Directive: For the listing that follows, give again exactly the lines from the one with "places = front_positions()" to the one with "if empty is", including both.

## begin Provided material

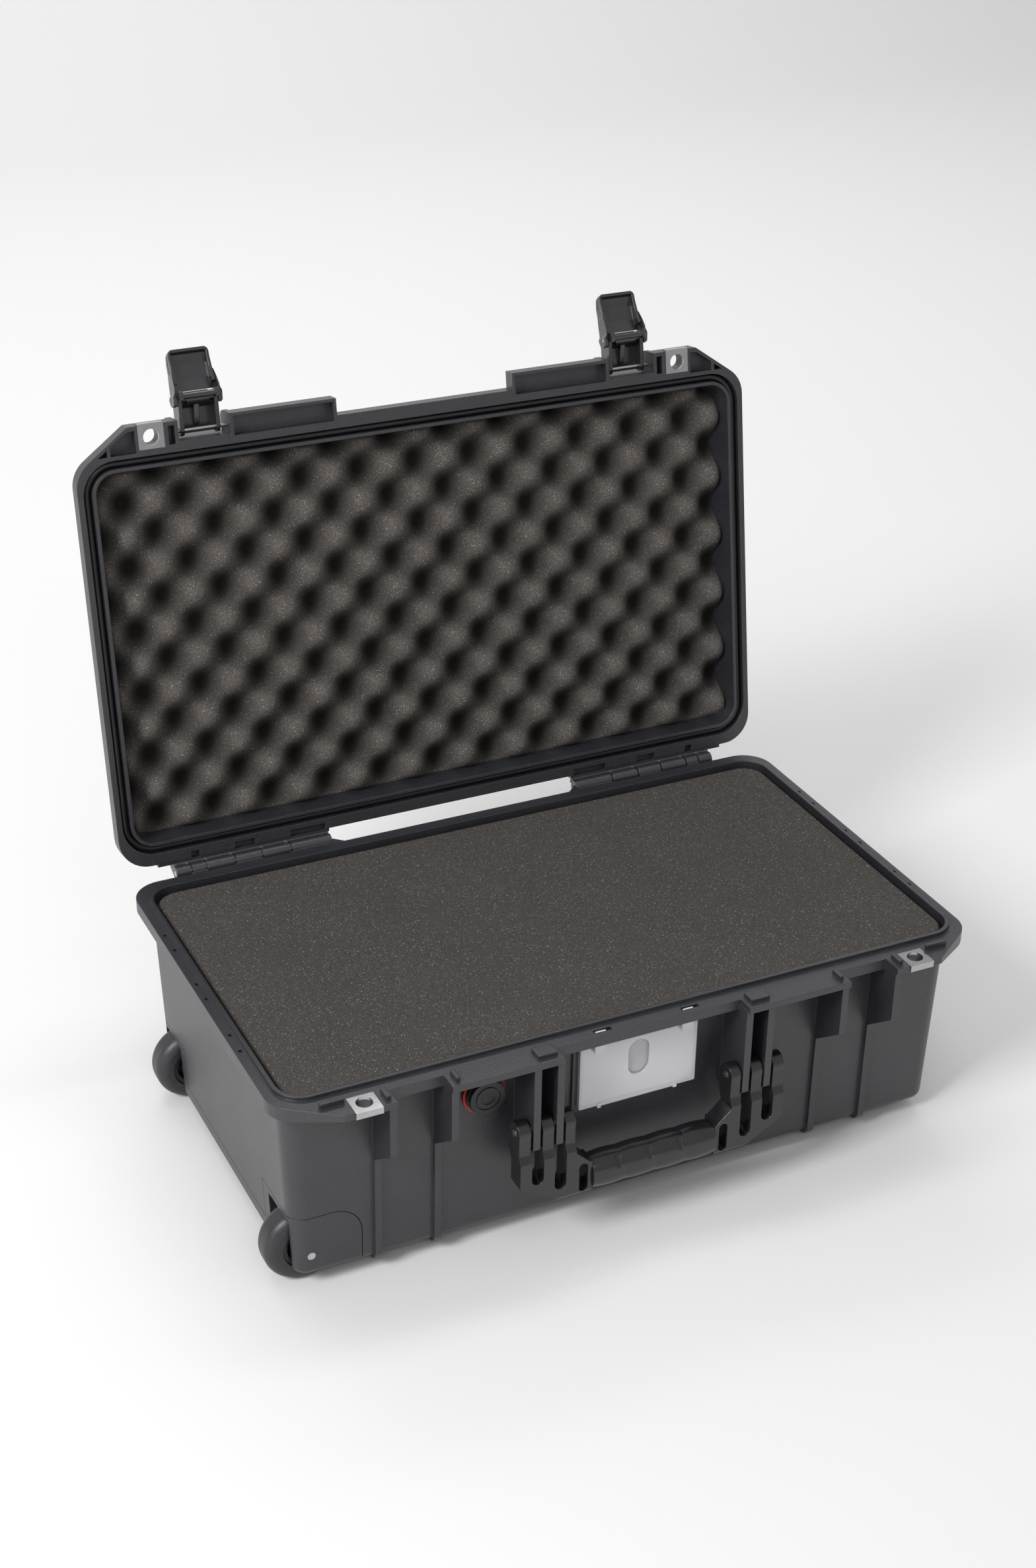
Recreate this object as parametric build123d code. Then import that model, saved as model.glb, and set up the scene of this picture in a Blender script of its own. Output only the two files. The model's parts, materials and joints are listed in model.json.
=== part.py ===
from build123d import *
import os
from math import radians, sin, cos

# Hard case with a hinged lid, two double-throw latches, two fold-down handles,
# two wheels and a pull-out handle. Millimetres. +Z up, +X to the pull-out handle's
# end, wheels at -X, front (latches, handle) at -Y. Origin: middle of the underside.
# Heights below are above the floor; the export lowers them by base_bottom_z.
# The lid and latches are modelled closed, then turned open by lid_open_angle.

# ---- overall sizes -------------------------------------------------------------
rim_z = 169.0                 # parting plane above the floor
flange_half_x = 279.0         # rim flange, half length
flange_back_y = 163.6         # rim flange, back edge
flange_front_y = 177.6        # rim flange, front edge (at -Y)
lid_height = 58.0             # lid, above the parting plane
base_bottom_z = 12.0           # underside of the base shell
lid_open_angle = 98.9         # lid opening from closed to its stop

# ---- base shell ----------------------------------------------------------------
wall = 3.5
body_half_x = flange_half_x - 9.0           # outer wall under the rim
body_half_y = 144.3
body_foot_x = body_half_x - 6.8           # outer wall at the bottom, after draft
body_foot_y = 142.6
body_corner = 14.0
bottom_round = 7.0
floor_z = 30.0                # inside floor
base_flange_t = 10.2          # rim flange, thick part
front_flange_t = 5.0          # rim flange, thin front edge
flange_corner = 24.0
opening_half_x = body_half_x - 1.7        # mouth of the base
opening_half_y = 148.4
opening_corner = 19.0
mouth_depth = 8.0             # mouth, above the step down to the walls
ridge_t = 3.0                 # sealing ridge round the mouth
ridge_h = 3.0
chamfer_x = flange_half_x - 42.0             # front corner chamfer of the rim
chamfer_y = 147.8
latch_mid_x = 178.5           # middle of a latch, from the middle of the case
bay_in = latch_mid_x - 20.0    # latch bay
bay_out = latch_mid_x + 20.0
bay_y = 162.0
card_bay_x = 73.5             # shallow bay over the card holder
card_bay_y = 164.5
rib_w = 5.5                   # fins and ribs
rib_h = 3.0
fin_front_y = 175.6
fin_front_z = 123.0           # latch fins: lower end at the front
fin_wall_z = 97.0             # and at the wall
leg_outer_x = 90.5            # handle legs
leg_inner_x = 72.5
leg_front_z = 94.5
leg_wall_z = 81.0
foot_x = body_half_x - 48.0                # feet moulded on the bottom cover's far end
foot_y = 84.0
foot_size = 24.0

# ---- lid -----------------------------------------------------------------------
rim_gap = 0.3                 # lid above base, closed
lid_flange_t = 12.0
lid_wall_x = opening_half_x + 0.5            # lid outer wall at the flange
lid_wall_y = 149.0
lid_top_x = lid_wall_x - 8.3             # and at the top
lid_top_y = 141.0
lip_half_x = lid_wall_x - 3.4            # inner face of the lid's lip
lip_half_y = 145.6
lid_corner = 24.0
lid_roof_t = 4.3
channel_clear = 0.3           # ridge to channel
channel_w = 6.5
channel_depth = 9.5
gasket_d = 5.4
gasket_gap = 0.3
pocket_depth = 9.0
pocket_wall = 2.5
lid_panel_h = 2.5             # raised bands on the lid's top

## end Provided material
## begin Provided material

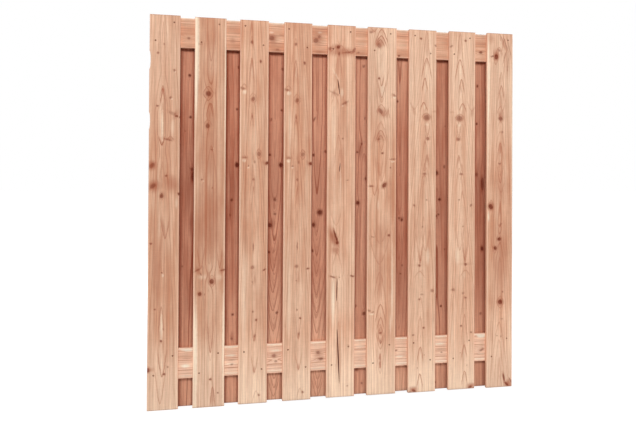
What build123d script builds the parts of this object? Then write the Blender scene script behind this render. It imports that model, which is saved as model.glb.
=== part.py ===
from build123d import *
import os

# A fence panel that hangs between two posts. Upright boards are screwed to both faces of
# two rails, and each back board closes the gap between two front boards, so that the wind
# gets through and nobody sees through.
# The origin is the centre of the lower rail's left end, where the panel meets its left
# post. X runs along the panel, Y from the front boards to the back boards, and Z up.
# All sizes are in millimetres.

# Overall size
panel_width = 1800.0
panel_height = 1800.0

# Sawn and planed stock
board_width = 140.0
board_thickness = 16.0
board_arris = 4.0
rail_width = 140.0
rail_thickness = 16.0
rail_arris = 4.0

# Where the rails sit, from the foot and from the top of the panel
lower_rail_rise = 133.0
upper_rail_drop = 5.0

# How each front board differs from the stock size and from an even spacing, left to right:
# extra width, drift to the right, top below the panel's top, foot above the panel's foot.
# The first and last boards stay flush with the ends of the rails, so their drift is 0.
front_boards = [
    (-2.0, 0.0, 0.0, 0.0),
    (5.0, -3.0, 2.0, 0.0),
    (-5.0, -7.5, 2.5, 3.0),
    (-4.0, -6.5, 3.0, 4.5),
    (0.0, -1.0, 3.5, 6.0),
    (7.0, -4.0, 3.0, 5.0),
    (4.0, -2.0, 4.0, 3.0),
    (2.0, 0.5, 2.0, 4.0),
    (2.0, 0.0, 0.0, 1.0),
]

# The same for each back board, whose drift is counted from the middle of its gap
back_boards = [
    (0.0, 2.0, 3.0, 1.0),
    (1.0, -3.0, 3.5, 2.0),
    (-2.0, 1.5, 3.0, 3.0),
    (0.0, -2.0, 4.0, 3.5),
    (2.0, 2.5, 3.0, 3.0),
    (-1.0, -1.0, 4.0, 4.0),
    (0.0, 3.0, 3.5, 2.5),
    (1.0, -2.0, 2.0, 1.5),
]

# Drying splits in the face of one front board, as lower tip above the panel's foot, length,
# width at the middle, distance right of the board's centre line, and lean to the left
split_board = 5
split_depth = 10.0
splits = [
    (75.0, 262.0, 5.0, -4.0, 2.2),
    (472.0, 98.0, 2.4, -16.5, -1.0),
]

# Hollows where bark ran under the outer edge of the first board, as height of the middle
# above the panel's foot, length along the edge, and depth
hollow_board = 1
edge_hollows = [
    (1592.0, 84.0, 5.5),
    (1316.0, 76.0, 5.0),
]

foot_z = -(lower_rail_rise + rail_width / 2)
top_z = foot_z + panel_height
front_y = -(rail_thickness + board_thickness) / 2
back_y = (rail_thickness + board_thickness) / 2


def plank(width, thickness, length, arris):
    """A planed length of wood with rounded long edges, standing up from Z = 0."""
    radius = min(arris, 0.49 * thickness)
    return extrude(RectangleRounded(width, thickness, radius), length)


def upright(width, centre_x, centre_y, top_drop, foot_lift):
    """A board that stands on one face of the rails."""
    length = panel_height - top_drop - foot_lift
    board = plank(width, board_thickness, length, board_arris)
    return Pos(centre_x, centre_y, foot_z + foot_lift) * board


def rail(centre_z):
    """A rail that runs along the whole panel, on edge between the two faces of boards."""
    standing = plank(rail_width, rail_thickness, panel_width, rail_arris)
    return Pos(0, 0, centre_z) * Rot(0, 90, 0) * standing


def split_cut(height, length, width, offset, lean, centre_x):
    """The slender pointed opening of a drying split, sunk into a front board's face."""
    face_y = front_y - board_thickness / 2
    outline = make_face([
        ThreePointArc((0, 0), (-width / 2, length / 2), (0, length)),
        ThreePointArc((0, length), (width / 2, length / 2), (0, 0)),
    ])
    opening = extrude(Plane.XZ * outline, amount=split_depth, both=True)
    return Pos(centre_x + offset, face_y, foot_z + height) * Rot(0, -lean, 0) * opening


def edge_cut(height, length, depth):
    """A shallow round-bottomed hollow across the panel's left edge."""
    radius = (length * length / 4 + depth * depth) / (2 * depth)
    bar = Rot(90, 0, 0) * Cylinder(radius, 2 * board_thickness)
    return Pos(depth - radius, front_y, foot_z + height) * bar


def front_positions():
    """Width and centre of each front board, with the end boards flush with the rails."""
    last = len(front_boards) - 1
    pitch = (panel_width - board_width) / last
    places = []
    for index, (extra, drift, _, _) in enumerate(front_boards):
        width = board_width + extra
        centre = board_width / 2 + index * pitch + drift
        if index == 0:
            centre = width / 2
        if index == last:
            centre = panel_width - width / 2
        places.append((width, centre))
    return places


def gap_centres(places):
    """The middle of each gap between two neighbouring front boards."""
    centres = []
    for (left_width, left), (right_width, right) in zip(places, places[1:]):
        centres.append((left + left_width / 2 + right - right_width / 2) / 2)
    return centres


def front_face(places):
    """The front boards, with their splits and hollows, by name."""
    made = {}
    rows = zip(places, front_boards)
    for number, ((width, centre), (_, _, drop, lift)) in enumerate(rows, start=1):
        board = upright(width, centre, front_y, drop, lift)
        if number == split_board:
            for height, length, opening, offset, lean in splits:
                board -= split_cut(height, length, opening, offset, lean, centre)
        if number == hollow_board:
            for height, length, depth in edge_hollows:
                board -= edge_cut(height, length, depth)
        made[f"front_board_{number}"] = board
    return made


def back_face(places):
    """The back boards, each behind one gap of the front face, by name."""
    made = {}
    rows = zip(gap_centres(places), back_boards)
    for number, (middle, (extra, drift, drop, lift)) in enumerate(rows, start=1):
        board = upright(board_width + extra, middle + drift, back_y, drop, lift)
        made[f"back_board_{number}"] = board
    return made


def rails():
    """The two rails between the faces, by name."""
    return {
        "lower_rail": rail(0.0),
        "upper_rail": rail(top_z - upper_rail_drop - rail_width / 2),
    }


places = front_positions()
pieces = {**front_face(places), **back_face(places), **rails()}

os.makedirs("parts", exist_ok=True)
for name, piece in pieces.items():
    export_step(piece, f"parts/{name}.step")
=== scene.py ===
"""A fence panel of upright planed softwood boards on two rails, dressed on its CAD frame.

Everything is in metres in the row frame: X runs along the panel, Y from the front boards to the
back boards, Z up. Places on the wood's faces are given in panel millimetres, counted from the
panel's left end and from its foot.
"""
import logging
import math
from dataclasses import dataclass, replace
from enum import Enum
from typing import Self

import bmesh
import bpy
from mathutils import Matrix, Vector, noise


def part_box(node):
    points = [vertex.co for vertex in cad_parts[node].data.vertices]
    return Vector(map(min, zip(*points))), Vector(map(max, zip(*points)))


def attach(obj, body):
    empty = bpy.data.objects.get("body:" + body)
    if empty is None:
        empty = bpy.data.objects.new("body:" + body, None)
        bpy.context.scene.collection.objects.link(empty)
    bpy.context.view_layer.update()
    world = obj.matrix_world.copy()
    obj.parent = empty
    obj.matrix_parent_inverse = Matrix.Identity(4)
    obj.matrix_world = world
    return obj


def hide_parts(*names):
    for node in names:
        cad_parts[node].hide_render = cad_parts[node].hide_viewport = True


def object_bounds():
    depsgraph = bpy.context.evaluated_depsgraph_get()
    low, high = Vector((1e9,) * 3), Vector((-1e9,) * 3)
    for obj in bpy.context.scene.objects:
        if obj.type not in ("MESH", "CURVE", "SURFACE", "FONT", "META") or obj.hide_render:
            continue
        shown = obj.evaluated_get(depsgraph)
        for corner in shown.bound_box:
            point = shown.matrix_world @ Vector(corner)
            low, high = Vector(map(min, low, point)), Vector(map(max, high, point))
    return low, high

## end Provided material
## begin Provided material

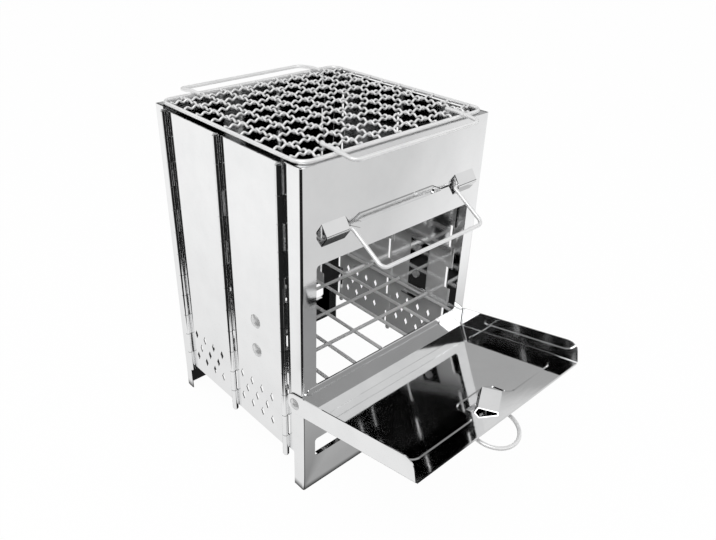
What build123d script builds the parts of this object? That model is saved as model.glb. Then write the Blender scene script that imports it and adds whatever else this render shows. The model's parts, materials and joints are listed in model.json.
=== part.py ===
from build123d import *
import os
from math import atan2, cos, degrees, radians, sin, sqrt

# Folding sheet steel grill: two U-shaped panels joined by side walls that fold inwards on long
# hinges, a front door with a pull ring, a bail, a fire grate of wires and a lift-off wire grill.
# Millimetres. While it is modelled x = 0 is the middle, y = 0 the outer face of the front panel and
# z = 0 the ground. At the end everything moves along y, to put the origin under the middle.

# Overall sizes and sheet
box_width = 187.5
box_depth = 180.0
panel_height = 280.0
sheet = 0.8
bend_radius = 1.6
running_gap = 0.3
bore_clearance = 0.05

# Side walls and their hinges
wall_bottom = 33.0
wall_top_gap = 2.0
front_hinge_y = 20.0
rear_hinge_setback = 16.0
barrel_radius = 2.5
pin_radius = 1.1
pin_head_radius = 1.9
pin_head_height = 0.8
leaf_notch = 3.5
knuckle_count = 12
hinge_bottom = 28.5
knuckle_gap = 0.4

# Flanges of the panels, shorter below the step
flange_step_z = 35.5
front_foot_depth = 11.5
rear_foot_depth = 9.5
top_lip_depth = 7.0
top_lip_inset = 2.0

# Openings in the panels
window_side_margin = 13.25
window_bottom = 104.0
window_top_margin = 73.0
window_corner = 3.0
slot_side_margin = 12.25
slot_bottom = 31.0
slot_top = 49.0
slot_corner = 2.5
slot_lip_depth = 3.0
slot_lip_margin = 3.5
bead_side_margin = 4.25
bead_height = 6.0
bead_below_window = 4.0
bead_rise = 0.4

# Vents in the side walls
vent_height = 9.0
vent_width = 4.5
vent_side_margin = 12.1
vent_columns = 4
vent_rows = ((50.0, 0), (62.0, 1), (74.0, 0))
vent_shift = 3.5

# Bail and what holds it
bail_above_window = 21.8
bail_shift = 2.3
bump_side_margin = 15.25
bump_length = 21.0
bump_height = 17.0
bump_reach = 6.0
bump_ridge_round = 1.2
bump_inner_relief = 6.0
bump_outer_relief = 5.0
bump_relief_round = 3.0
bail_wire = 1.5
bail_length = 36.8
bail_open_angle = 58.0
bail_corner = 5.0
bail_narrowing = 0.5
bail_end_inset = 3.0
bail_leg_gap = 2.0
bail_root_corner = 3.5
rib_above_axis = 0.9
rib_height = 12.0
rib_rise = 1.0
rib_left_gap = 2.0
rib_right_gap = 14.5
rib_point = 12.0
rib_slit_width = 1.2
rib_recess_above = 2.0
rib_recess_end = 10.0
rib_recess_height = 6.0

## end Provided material

Right answer:
places = front_positions()
pieces = {**front_face(places), **back_face(places), **rails()}

os.makedirs("parts", exist_ok=True)
for name, piece in pieces.items():
    export_step(piece, f"parts/{name}.step")
=== scene.py ===
"""A fence panel of upright planed softwood boards on two rails, dressed on its CAD frame.

Everything is in metres in the row frame: X runs along the panel, Y from the front boards to the
back boards, Z up. Places on the wood's faces are given in panel millimetres, counted from the
panel's left end and from its foot.
"""
import logging
import math
from dataclasses import dataclass, replace
from enum import Enum
from typing import Self

import bmesh
import bpy
from mathutils import Matrix, Vector, noise


def part_box(node):
    points = [vertex.co for vertex in cad_parts[node].data.vertices]
    return Vector(map(min, zip(*points))), Vector(map(max, zip(*points)))


def attach(obj, body):
    empty = bpy.data.objects.get("body:" + body)
    if empty is None:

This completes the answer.